Wondering how to safely thaw frozen meat, how to detect food spoilage in canned goods or what cooking temperatures kill the harmful bacteria found in pork? Ask Karen!
AskKaren.gov is a consumer education site that “provides information for consumers about preventing foodborne illness, safe food handling and storage, and safe preparation of meat, poultry, and egg products”. It operates under the United States Department of Agriculture Food Safety and Inspection Service. Visitors to the site can search the food safety knowledge base, chat live with a food safety expert or submit a question.
A particularly puzzling food safely incident lead me to the AskKaren site. After cutting open a roast chicken, we were horrified to discover a slight green tinge to the meat closest to the breast bone. Google search after google search yielded no definitive answer, only spectulation from other consumers in online forums about the cause and whether or not it was safe to consume.

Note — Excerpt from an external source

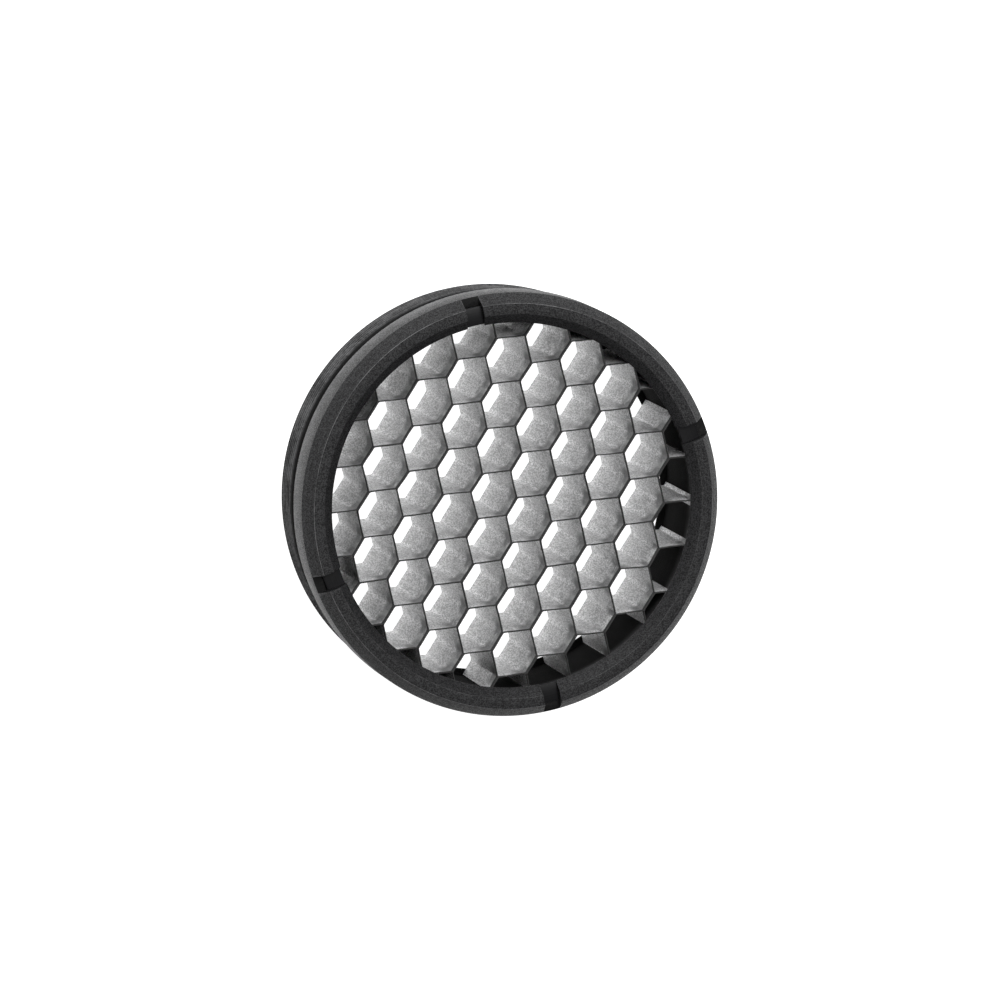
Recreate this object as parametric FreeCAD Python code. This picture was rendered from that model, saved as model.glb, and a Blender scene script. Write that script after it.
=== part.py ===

Not exactly the information source you’re looking for when dealing with food safety. That’s when I stumbled across AskKaren.gov. A brief scan of the site showed page after page of definitive answers to food safety questions, but the mystery of the green chicken wasn’t covered in the knowledge base so I submitted a question as the live chat is only available during daytime hours.
The next morning, I received an email back with this answer:
This is a condition called, ‘ischemia.’ It happens when the breast area of a chicken or turkey grows too fast and the tissue dies. The rest of the chicken is just fine to eat, but of course you would not want to eat the green part. If you accidentally did eat some, it wouldn’t harm you as the cooking would kill anything there.
It is not possible to detect this condition during the slaughter and processing of chicken, but most grocers will refund your money if you end up with one of these chickens.
I hope this helps.
the Ask Karen Team
A more recent freezer left open crack accident left me wondering whether the contents were safe to consume so I asked Karen and was reassured that although the contents would lose quality, it was safe to refreeze them. And Karen was right, the ice cream was slightly worse, but still edible. The Ask Karen team saved me hundreds and hundreds of dollars in food that would have otherwise been discarded.
Now, Ask Karen is my go-to resource for food safety information. What isn’t covered in the knowledge base is promptly answered by members of the Ask Karen Team.